=== Task goal ===
Give the lines of the material verbatim, from the first line to the line with "from mathutils import Vector", including both.

# # #

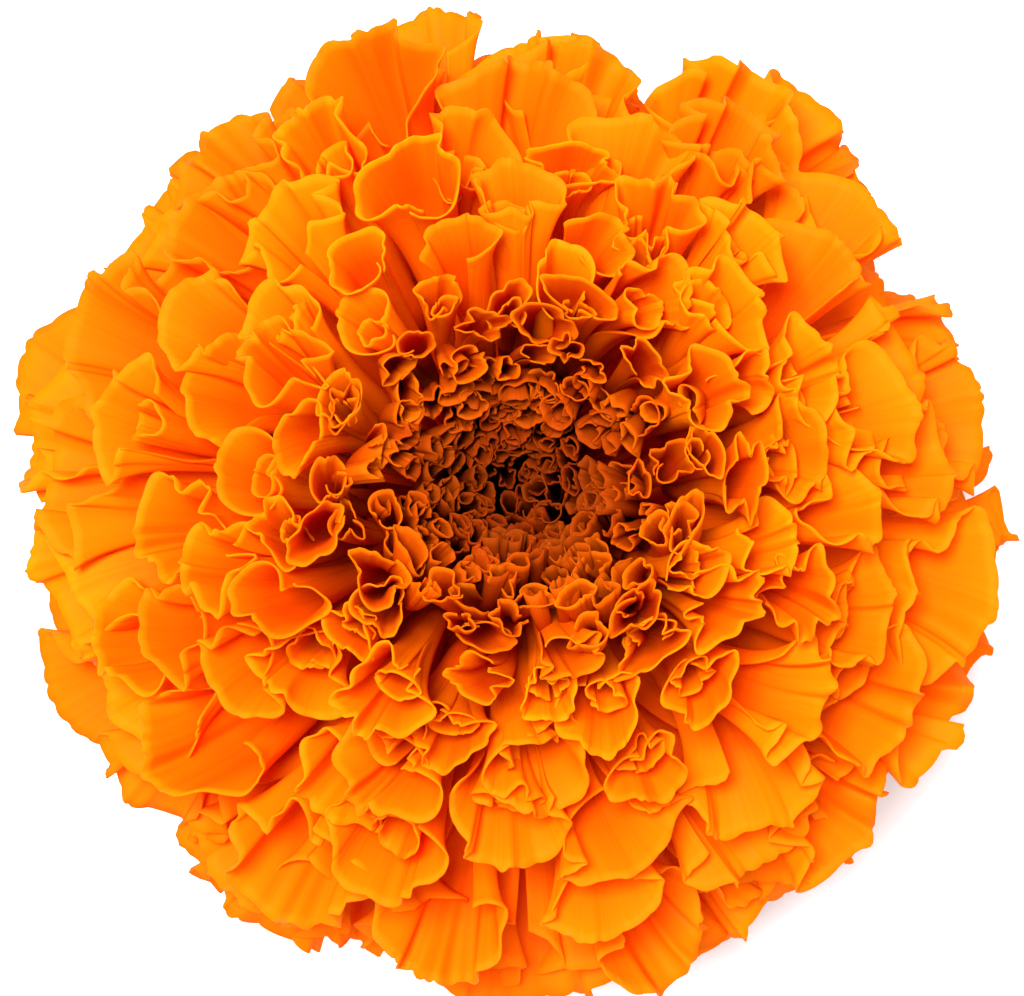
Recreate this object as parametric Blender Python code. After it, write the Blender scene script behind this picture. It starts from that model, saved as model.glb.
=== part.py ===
"""A marigold flower head as picked: a full round head of trumpet florets over a green cup and a short cut stalk.

It rests face up on the cut end of its stalk. The origin is the middle of that cut face, +Z is up.
"""

import math

import bmesh
import bpy
import numpy as np
from mathutils import Vector

# The whole head, in metres
FLORETS = 250
GOLDEN_ANGLE = math.radians(137.508)
HEAD_RADIUS = 0.0440
EQUATOR_HEIGHT = 0.0280
UPPER_HALF_HEIGHT = 0.0310
LOWER_HALF_HEIGHT = 0.0310
LOWEST_POLAR_ANGLE = math.radians(140.0)
CRATER_DEPTH = 0.0110
CRATER_WIDTH = 0.0090
OUTLINE_POINTS = 4001

# Room that a floret takes, from the middle of the crater outward
SPACING_AT_MIDDLE = 0.0022
SPACING_AT_EDGE = 0.0113
SPACING_REACH = 0.0320

# Where the florets stand and how they leave the cup
RECEPTACLE_RADIUS = 0.0080
RECEPTACLE_HEIGHT = 0.0076
RECEPTACLE_DOME = 0.0012
FLORET_FOOT_RADIUS = 0.00024
FLORET_TUBE_RADIUS = 0.00028
FLORET_RIM_SHARE = 0.455
FLORET_CLEARANCE = 0.0003
FLARE_CURVE = 1.15
FLARE_LENGTH_SHARE = 3.2
FLARE_LEAST = 0.0020
FLARE_MOST = 0.6
RIM_WAVE = 0.10
RIM_INNER_SHARE = 0.86
THROAT_SHARE = 0.24
THROAT_DEPTH_SHARE = 0.42
ARC_STEP = 0.0002
BUNDLE_RADIUS = 0.0092
BUNDLE_HEIGHT = 0.0205
ARCH_RISE_SHARE = 0.40
ARCH_TURN_SHARE = 0.38
ARCH_POINTS = 60

# How the florets are grouped
HEART_FLORETS = 21
FLORET_ROWS = 21
GUARD_FLORETS = 34
ROW_FOOT_WIDTH = 0.00028
ROW_FOOT_DEPTH = 0.00015
HEART_SINK = 0.0007

# How finely the florets are drawn: sides, bends in the tube, steps of the flare
WIDE_FROM = 128
INNER_FINENESS = (5, 2, (1.0, 0.0))
WIDE_FINENESS = (6, 3, (1.0, 0.5, 0.0))
OUTER_FINENESS = (8, 4, (1.0, 0.45, 0.0))

# The green cup, the bed inside it and the cut stalk under it
CUP_TEETH = 8
CUP_TOOTH_HEIGHT = 0.0012
CUP_RIB = 0.035
CUP_SIDES = 32
CUP_OUTSIDE = (
    # radius, height, share of the ribs, share of the teeth
    (0.0042, 0.0043, 0.0, 0.0),
    (0.0074, 0.0056, 0.5, 0.0),
    (0.0093, 0.0085, 1.0, 0.0),
    (0.0102, 0.0130, 1.0, 0.0),
    (0.0106, 0.0165, 1.0, 0.0),
    (0.0109, 0.0188, 0.6, 1.0),
)
CUP_INSIDE = (
    (0.0103, 0.0188, 0.6, 1.0),
    (0.0100, 0.0165, 0.0, 0.0),
    (0.0095, 0.0120, 0.0, 0.0),
    (0.0089, 0.0080, 0.0, 0.0),
    (0.0084, 0.0062, 0.0, 0.0),
)
RECEPTACLE_THICKNESS = 0.0011
RECEPTACLE_EDGE = 0.0002
RECEPTACLE_SIDES = 24
RECEPTACLE_RING_SHARES = (0.75, 0.5, 0.25, 0.08)
STALK_RADIUS = 0.0039
STALK_HEIGHT = 0.0040
STALK_EDGE = 0.0002
STALK_SIDES = 20
STALK_SWELLING = ((0.6, 1.02), (1.0, 1.06))


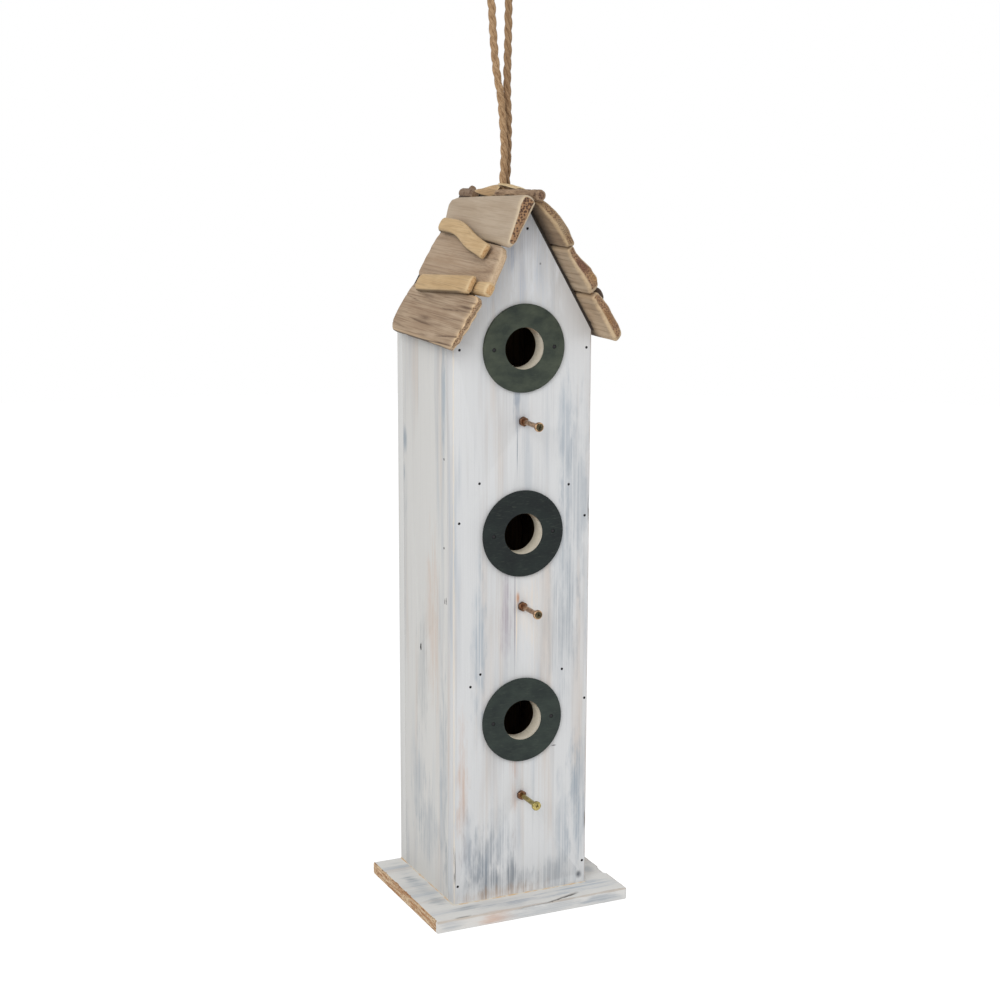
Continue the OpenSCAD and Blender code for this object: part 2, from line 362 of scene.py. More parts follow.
def fibres(tree, across, along, grain, seed, detail=4.0):
    """Noise drawn out along the grain; across and along are its real sizes in millimetres."""
    scale = [1 / (across * MM)] * 3
    scale[grain] = 1 / (along * MM)
    laid = add(tree, "Mapping", {}, {
        "Vector": here(tree), "Location": (seed, seed * 0.7, seed * 1.3), "Scale": scale})
    return add(tree, "TexNoise", {}, {
        "Vector": laid.outputs[0], "Scale": 1.0, "Detail": detail, "Roughness": 0.6}).outputs[0]


def far_from(tree, centre, sizes):
    """The distance from a point, counted in a size along each axis. A size of 0 leaves its axis out."""
    scale = [1 / (size * MM) if size else 0 for size in sizes]
    spot = add(tree, "Mapping", {}, {
        "Vector": here(tree), "Location": [-c * MM * s for c, s in zip(centre, scale)], "Scale": scale})
    return add(tree, "VectorMath", {"operation": "LENGTH"}, {0: spot.outputs[0]}).outputs["Value"]


# --- materials -------------------------------------------------------------


def whitewashed_pine(name, wash, grain, seed, smudges=(), arrises=()):
    """White-wash brushed thinly on planed pine: chalky and matt, in broad soft bands with long fine
    lines of grain, grey-blue or pinkish where it lies thin. A smudge is its centre, its reach along
    each axis, its colour and its share, and True where it is one solid stroke; a few smudges paint
    light and shade. An arris is the line along which the wash is rubbed off, its width and its
    colour, which can also be a painted highlight."""
    made, tree = start(name)
    broad = fibres(tree, 17, 240, grain, seed, 3.0)
    hue = fibres(tree, 15, 260, grain, seed + 2, 2.0)
    streak = fibres(tree, 2.2, 210, grain, seed + 5)
    fine = fibres(tree, 0.9, 130, grain, seed + 9, 3.0)
    torn = fibres(tree, 5, 22, grain, seed + 3)
    under = mix(tree, ramp(tree, hue, 0.42, 0.6), "#a3adb8", "#cabbae")
    laid_on = times_plus(tree, streak, 0.24, times_plus(tree, fine, 0.14, broad))
    shown = mix(tree, ramp(tree, laid_on, 0.67, 0.92, 0.6), wash, under)
    shown = mix(tree, ramp(tree, fine, 0.5, 0.74, 0.12), shown, "#a6a7a7")
    brushed = ramp(tree, sums(tree, "ADD", streak, fine), 0.72, 1.12)
    # Some smudges paint light and shade: the near-white wash on the gable, and the shadow and highlight
    # along the seam.
    for centre, sizes, code, share, *solid in smudges:
        far = far_from(tree, centre, sizes)
        if solid:
            worn_and_lit = ramp(tree, times_plus(tree, torn, 0.4, far), 1.2, 0.35, share, soft=True)
        else:
            near = ramp(tree, times_plus(tree, torn, 1.9, far), 1.95, 1.0, share, soft=True)
            worn_and_lit = sums(tree, "MULTIPLY", near, brushed)
        shown = mix(tree, worn_and_lit, shown, code)
    # An arris colour can also paint a highlight, as the cream on the front's left arris does.
    for line_at, width, code in arrises:
        far = far_from(tree, [c or 0 for c in line_at], [0 if c is None else width for c in line_at])
        ragged = times_plus(tree, fibres(tree, 4, 16, grain, seed + 3, 3.0), 1.6, far)
        shown = mix(tree, ramp(tree, ragged, 1.75, 1.3, 0.6), shown, code)
    shown = mix(tree, marked(tree, "groove"), shown, "#3a342f")
    gloss = ramp(tree, fine, 0.0, 1.0, 0.78, 0.62)
    return surface(made, shown, gloss, bump(tree, 0.4, 0.25, times_plus(tree, streak, 1.6, fine)))


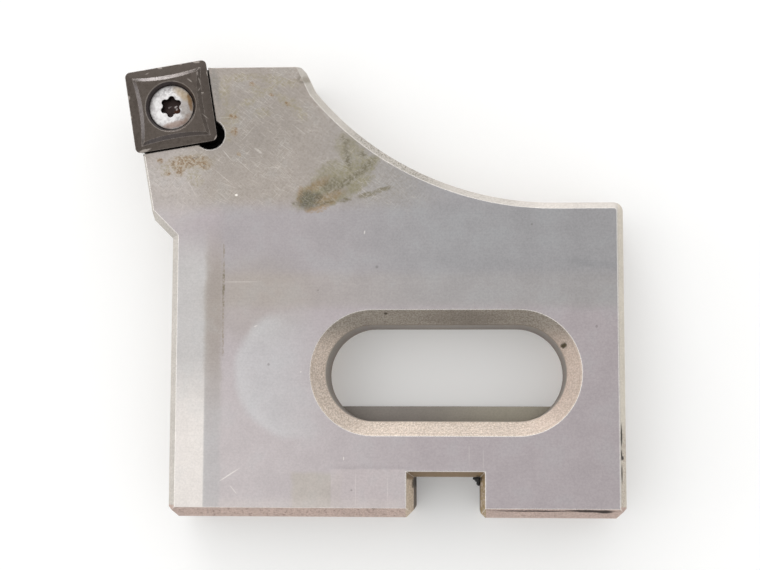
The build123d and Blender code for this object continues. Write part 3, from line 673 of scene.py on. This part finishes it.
def make_grime():
    """Dried oil with steel dust in it, black and matt."""
    material, tree, shader = new_material("dried_grime")
    lumps = add(tree, "ShaderNodeTexNoise", {"Vector": in_millimetres(tree), "Scale": 3.0, "Detail": 4.0})
    pale = add(tree, "ShaderNodeMapRange", {0: lumps, 1: 0.5, 2: 0.75}, **SMOOTH)
    colour = paint(tree, linear("#12100f"), "#3a342e", pale, amount=0.8)
    bump = add(tree, "ShaderNodeBump", {"Strength": 0.8, "Distance": 0.05 * MM, "Height": lumps})
    shader.inputs["Roughness"].default_value = 0.7
    connect(tree, shader, Base_Color=colour, Normal=bump)
    return material


# Lumps of grime in the notch's corner: middle, half sizes
GRIME_LUMPS = [
    ((4.80, -15.85, 11.9), (0.50, 0.50, 0.75)), ((4.45, -15.70, 12.1), (0.42, 0.30, 0.50)),
    ((4.92, -16.35, 11.6), (0.34, 0.48, 0.60)),
]


def make_notch_grime():
    """A clot of dried oil in the upper right corner of the notch, pressed against both walls."""
    bpy.ops.object.select_all(action="DESELECT")
    lumps = []
    for middle, half in GRIME_LUMPS:
        place = [part * MM for part in middle]
        bpy.ops.mesh.primitive_ico_sphere_add(subdivisions=3, radius=MM, location=place)
        lump = bpy.context.object
        bpy.ops.object.mode_set(mode="EDIT")
        bpy.ops.mesh.select_all(action="SELECT")
        bpy.ops.transform.resize(value=half)
        bpy.ops.transform.vertex_random(offset=0.07 * MM, uniform=1.0, seed=len(lumps) + 3)
        bpy.ops.object.mode_set(mode="OBJECT")
        bpy.ops.object.transform_apply(location=True, rotation=True, scale=True)
        lumps.append(lump)
        bpy.ops.object.select_all(action="DESELECT")
    for lump in lumps:
        lump.select_set(True)
    bpy.context.view_layer.objects.active = lumps[0]
    bpy.ops.object.join()
    clot = bpy.context.object
    clot.name = "notch_grime"
    remesh = clot.modifiers.new("one_skin", "REMESH")
    remesh.voxel_size = 0.08 * MM
    bpy.ops.object.modifier_apply(modifier=remesh.name)
    bpy.ops.object.shade_smooth()
    clot.data.materials.clear()
    clot.data.materials.append(make_grime())
    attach(clot, "root")


def dress(node, material):
    """Give a CAD node its material."""
    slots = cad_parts[node].data.materials
    slots.clear()
    slots.append(material)


def set_stage():
    """The plain pale floor, just under the part. It glows a little to the viewer, so that it looks
    white and keeps a soft shadow."""
    bpy.ops.mesh.primitive_plane_add(size=6.0, location=(0, 0, -0.02 * MM))
    floor = bpy.context.object
    floor.name = "floor"
    bpy.ops.object.transform_apply(location=True, rotation=True, scale=True)
    material, tree, shader = new_material("pale_floor")
    shader.inputs["Base Color"].default_value = linear("#f2f2f1")
    shader.inputs["Roughness"].default_value = 1.0
    shader.inputs["Specular IOR Level"].default_value = 0.0
    shader.inputs["Emission Color"].default_value = linear("#ffffff")
    camera_ray, glossy_ray, clear_ray = add(tree, "ShaderNodeLightPath", out=(0, 3, 6))
    seen = add(tree, "ShaderNodeMath", {0: camera_ray, 1: glossy_ray}, **GREATEST)
    seen = add(tree, "ShaderNodeMath", {0: seen, 1: clear_ray}, **GREATEST)
    glow = add(tree, "ShaderNodeMath", {0: seen, 1: 0.12}, **TIMES)
    tree.links.new(glow, shader.inputs["Emission Strength"])
    floor.data.materials.append(material)


def set_world():
    """Soft room light, brighter towards the cutting end and darker towards the notch. The camera
    sees it as white."""
    world = bpy.data.worlds.new("soft_room")
    bpy.context.scene.world = world
    world.use_nodes = True
    tree = world.node_tree
    tree.nodes.clear()
    direction = add(tree, "ShaderNodeTexCoord", out=0)
    bright_side = (-0.22, 0.95, -0.12)
    towards = add(tree, "ShaderNodeVectorMath", {0: direction, 1: bright_side}, out=1, **ALONG)
    level = add(tree, "ShaderNodeMapRange", {0: towards, 1: -1.0, 2: 1.0, 3: 0.66, 4: 1.20})
    room = add(tree, "ShaderNodeBackground", {"Color": linear("#ffffff"), "Strength": level})
    seen = add(tree, "ShaderNodeBackground", {"Color": linear("#ffffff"), "Strength": 0.95})
    camera_ray = add(tree, "ShaderNodeLightPath", out=0)
    light = add(tree, "ShaderNodeMixShader", {0: camera_ray, 1: room, 2: seen})
    add(tree, "ShaderNodeOutputWorld", {0: light})


# Soft rectangular lamps: name, place and size in metres, power in watts
SOFTBOXES = [
    ("overhead_softbox", (-0.38, -0.10, 1.10), (0.9, 0.9), 1.25),
    ("front_softbox", (-0.33, 1.06, 0.37), (0.7, 0.16), 2.6),
    ("side_softbox", (-1.08, 0.06, 0.42), (0.6, 0.18), 0.8),
]
LAMPS_LOOK_AT = Vector((0, 0.01, 0))
# The photograph's camera, in metres and radians
CAMERA_PLACE = (0.003021, -0.009096, 0.238237)
CAMERA_ROLL, CAMERA_PITCH, CAMERA_YAW = -0.00298, -0.09881, -0.05726


def softbox(name, place, size, power):
    """A soft rectangular lamp that looks at the part."""
    lamp = bpy.data.lights.new(name, "AREA")
    lamp.shape = "RECTANGLE"
    lamp.size, lamp.size_y = size
    lamp.energy = power
    holder = bpy.data.objects.new(name, lamp)
    bpy.context.scene.collection.objects.link(holder)
    holder.location = place
    holder.rotation_euler = (LAMPS_LOOK_AT - Vector(place)).to_track_quat("-Z", "Y").to_euler()


def set_camera():
    """The camera at the photograph's place: 238 mm above the slot, leaning a few degrees."""
    lens = bpy.data.cameras.new("camera")
    lens.lens = 71.0
    lens.sensor_width = 36.0
    lens.clip_start, lens.clip_end = 0.01, 20.0
    camera = bpy.data.objects.new("camera", lens)
    bpy.context.scene.collection.objects.link(camera)
    roll = Matrix.Rotation(CAMERA_ROLL, 3, "Z")
    pitch = Matrix.Rotation(CAMERA_PITCH, 3, "X")
    yaw = Matrix.Rotation(CAMERA_YAW, 3, "Y")
    to_room = (roll @ pitch @ yaw).transposed().to_4x4()
    camera.matrix_world = Matrix.Translation(CAMERA_PLACE) @ to_room
    bpy.context.scene.camera = camera


set_camera()
set_stage()
set_world()
for lamp_name, lamp_place, lamp_size, lamp_power in SOFTBOXES:
    softbox(lamp_name, lamp_place, lamp_size, lamp_power)
dress("cartridge_body", make_tool_steel())
dress("cutting_insert", make_coated_carbide())
dress("insert_screw", make_screw_steel())
make_notch_grime()

bpy.context.scene.view_settings.view_transform = "Standard"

# # #

=== Written solution ===
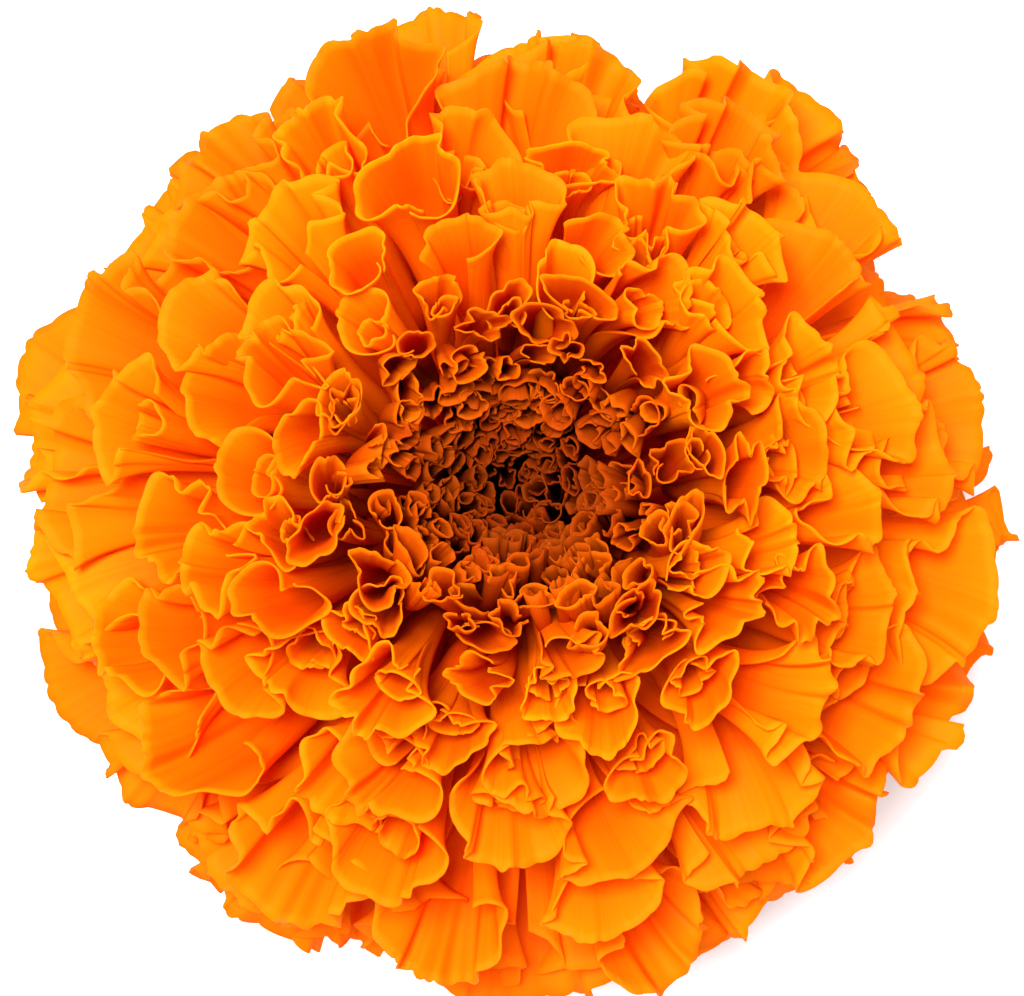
Recreate this object as parametric Blender Python code. After it, write the Blender scene script behind this picture. It starts from that model, saved as model.glb.
=== part.py ===
"""A marigold flower head as picked: a full round head of trumpet florets over a green cup and a short cut stalk.

It rests face up on the cut end of its stalk. The origin is the middle of that cut face, +Z is up.
"""

import math

import bmesh
import bpy
import numpy as np
from mathutils import Vector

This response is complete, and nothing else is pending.